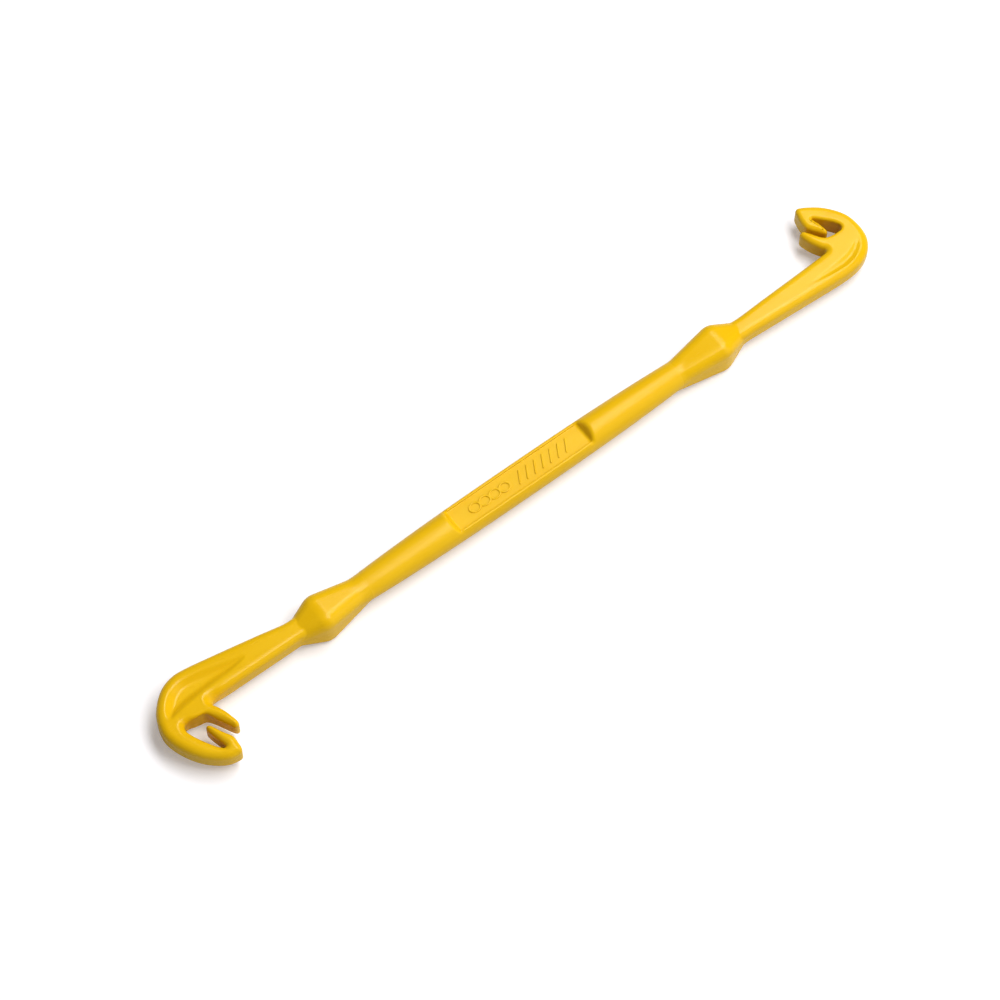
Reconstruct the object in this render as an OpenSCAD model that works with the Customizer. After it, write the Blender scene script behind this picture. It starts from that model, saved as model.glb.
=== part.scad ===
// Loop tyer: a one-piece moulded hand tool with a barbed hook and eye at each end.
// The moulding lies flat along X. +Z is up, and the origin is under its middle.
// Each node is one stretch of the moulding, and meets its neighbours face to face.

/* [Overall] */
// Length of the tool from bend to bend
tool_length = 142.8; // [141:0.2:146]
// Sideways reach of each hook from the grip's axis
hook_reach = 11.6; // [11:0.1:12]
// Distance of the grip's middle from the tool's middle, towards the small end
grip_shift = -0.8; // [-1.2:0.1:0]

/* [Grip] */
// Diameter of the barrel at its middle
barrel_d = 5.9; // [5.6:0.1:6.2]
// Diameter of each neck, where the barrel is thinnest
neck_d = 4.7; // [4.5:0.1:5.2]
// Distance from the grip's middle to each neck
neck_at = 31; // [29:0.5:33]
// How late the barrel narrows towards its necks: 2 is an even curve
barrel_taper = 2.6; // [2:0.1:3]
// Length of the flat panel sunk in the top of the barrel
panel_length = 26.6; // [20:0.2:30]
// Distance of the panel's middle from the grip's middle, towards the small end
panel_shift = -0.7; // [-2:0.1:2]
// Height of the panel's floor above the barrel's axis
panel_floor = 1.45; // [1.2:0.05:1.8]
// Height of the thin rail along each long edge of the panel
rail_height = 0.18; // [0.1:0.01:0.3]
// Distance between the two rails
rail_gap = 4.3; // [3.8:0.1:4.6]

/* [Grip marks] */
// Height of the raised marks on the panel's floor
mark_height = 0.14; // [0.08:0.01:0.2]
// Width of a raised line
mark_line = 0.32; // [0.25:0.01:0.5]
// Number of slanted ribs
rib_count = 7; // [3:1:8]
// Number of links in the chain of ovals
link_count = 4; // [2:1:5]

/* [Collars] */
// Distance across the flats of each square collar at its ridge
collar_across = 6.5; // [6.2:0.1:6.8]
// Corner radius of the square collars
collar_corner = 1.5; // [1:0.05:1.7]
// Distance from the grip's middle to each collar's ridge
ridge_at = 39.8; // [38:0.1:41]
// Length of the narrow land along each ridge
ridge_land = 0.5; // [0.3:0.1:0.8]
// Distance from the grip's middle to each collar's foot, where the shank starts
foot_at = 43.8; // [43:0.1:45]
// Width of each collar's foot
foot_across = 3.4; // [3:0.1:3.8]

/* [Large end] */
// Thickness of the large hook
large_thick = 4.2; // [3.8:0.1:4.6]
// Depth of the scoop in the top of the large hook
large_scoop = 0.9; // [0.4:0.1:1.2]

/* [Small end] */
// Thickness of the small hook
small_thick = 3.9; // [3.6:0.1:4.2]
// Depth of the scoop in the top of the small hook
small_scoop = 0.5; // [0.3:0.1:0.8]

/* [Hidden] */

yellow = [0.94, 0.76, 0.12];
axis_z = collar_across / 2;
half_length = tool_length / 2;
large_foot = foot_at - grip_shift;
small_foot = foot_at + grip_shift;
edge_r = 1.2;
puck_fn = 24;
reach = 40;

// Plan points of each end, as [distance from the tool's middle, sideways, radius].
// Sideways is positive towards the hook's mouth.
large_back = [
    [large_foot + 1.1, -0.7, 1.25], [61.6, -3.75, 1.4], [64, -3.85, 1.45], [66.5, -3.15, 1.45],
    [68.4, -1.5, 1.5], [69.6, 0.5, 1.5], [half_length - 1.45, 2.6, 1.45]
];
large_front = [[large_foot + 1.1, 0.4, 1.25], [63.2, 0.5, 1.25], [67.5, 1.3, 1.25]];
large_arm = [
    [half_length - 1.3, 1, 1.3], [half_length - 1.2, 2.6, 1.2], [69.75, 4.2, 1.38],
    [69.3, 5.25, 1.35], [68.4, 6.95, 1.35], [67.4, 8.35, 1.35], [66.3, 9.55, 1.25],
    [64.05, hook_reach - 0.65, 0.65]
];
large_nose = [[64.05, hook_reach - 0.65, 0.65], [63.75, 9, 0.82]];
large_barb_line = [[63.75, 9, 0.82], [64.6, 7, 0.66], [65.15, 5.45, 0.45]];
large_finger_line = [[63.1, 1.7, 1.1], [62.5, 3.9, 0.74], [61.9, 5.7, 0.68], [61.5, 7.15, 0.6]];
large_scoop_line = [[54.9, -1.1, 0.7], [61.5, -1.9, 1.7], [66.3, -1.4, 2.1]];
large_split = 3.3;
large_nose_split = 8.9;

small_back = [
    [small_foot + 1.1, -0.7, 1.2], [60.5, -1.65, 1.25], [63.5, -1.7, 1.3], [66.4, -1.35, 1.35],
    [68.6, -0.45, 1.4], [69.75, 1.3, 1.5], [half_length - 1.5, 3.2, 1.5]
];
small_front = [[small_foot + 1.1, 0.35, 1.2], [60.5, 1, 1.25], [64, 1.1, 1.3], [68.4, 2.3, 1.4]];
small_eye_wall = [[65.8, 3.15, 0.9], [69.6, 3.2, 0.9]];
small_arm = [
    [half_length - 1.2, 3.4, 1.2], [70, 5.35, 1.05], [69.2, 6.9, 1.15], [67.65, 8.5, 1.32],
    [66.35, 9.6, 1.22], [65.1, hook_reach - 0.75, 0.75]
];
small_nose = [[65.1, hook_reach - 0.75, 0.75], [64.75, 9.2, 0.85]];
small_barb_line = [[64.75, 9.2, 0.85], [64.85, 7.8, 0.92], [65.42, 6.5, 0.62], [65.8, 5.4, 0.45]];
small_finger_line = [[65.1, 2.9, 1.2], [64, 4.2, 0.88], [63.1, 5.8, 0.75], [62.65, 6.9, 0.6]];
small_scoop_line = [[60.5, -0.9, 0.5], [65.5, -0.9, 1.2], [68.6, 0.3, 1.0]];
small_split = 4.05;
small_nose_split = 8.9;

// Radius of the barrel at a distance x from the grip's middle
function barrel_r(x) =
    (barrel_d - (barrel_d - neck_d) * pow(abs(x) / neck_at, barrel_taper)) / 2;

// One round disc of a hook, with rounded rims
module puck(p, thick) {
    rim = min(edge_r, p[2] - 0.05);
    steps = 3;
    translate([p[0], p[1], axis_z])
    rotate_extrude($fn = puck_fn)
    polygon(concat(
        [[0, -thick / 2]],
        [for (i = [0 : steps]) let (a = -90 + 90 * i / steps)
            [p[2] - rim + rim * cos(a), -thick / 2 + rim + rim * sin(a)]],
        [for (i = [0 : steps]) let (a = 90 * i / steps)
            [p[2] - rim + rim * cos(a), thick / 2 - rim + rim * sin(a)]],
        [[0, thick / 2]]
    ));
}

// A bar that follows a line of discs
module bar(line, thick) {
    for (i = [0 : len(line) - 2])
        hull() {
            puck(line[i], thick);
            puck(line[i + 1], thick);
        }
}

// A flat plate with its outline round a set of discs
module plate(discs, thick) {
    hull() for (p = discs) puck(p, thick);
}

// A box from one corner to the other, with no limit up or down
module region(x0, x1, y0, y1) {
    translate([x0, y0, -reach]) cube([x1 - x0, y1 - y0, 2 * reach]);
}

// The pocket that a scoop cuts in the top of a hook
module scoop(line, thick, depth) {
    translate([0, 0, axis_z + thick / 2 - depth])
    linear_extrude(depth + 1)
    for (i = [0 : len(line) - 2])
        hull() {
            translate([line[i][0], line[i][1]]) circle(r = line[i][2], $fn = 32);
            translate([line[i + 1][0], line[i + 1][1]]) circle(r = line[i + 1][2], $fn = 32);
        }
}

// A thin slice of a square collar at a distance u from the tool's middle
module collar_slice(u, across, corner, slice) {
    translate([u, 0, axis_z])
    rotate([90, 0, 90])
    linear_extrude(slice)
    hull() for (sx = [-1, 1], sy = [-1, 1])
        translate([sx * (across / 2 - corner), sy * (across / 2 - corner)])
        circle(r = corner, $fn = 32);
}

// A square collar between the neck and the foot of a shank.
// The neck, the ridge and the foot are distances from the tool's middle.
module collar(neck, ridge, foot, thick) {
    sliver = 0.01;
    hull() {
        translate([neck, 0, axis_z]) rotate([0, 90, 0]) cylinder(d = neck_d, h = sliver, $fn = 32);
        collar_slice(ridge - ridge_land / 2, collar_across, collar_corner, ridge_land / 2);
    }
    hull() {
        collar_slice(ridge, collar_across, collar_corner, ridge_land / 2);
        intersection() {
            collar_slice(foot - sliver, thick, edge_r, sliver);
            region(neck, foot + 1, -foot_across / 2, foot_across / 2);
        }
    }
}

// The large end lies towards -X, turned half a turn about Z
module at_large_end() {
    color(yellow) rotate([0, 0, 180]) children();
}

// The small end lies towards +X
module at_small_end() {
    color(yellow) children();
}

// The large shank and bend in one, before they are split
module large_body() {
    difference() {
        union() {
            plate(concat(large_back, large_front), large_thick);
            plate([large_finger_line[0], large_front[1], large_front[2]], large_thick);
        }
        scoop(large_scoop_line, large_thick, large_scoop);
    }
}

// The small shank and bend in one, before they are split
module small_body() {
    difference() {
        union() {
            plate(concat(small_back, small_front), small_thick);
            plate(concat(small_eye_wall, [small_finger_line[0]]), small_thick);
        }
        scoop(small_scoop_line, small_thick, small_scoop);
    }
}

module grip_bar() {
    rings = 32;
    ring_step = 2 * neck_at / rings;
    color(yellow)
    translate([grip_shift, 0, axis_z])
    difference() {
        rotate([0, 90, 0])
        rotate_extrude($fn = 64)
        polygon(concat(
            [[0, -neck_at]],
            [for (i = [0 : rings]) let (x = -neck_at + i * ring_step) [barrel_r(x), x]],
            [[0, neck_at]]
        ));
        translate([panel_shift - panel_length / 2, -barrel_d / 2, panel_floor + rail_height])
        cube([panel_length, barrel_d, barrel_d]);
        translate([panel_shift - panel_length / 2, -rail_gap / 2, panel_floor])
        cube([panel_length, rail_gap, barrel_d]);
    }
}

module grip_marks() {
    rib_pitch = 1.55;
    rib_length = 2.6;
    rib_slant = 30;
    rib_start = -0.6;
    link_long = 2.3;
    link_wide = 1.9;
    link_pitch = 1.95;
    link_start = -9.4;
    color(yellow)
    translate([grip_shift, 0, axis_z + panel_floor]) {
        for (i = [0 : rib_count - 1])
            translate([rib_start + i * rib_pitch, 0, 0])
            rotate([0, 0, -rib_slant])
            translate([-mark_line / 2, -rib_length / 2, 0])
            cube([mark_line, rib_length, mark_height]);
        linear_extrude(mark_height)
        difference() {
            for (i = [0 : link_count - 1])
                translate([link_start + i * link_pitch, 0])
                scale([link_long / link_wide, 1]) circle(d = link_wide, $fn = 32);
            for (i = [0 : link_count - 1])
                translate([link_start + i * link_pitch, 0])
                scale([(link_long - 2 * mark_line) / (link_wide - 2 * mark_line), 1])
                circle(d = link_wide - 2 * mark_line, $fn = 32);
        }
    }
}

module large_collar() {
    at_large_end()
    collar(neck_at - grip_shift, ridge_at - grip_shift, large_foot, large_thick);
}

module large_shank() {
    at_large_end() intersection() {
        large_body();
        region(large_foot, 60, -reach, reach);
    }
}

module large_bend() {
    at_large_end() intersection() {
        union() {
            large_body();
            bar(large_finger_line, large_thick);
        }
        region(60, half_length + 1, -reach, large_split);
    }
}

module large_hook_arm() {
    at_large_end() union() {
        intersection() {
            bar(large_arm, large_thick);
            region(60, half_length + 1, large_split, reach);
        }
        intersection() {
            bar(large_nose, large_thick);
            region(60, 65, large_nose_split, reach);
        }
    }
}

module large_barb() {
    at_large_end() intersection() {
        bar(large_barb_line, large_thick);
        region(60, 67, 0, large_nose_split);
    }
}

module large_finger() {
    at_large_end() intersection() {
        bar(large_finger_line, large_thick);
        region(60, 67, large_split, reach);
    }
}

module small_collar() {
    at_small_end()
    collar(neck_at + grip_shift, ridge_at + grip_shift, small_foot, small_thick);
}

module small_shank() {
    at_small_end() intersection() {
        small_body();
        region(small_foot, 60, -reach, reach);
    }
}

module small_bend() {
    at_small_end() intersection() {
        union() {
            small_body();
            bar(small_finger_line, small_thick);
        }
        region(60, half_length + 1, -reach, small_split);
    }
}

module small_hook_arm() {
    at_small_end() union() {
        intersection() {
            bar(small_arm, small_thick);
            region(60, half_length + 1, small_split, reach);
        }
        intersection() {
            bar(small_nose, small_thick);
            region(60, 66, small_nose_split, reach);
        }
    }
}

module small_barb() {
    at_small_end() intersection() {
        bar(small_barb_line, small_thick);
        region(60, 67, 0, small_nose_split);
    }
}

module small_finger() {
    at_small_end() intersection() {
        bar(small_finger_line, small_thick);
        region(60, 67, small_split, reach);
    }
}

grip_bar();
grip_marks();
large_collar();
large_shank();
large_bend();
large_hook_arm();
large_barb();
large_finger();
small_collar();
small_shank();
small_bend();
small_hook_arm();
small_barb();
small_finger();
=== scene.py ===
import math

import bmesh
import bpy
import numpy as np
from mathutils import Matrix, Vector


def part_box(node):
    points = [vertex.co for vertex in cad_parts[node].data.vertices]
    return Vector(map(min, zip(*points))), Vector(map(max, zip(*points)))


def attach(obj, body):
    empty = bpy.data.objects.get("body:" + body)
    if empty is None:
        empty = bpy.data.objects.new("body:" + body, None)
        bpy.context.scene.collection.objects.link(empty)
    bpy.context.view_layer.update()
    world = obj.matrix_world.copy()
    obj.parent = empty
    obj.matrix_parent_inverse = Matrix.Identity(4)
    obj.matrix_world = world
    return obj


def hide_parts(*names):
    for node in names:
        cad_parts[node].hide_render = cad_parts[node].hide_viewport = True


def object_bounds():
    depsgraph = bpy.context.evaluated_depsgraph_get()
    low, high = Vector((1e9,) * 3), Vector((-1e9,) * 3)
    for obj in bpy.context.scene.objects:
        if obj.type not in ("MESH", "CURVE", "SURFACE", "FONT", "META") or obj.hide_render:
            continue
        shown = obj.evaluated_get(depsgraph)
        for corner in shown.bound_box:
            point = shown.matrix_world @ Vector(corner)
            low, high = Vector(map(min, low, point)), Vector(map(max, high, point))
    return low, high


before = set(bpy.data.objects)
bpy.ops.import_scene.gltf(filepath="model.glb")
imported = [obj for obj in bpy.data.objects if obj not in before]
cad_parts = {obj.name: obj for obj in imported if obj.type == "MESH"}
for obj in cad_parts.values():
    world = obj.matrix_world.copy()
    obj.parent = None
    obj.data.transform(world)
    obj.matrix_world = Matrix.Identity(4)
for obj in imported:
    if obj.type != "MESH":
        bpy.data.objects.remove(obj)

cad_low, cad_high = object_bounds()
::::
Goal => Give back, word for word, each line from the one containing "grip_bar();" down to the one containing "obj.parent = empty", including those two lines.

Answer for the task =>
grip_bar();
grip_marks();
large_collar();
large_shank();
large_bend();
large_hook_arm();
large_barb();
large_finger();
small_collar();
small_shank();
small_bend();
small_hook_arm();
small_barb();
small_finger();
=== scene.py ===
import math

import bmesh
import bpy
import numpy as np
from mathutils import Matrix, Vector


def part_box(node):
    points = [vertex.co for vertex in cad_parts[node].data.vertices]
    return Vector(map(min, zip(*points))), Vector(map(max, zip(*points)))


def attach(obj, body):
    empty = bpy.data.objects.get("body:" + body)
    if empty is None:
        empty = bpy.data.objects.new("body:" + body, None)
        bpy.context.scene.collection.objects.link(empty)
    bpy.context.view_layer.update()
    world = obj.matrix_world.copy()
    obj.parent = empty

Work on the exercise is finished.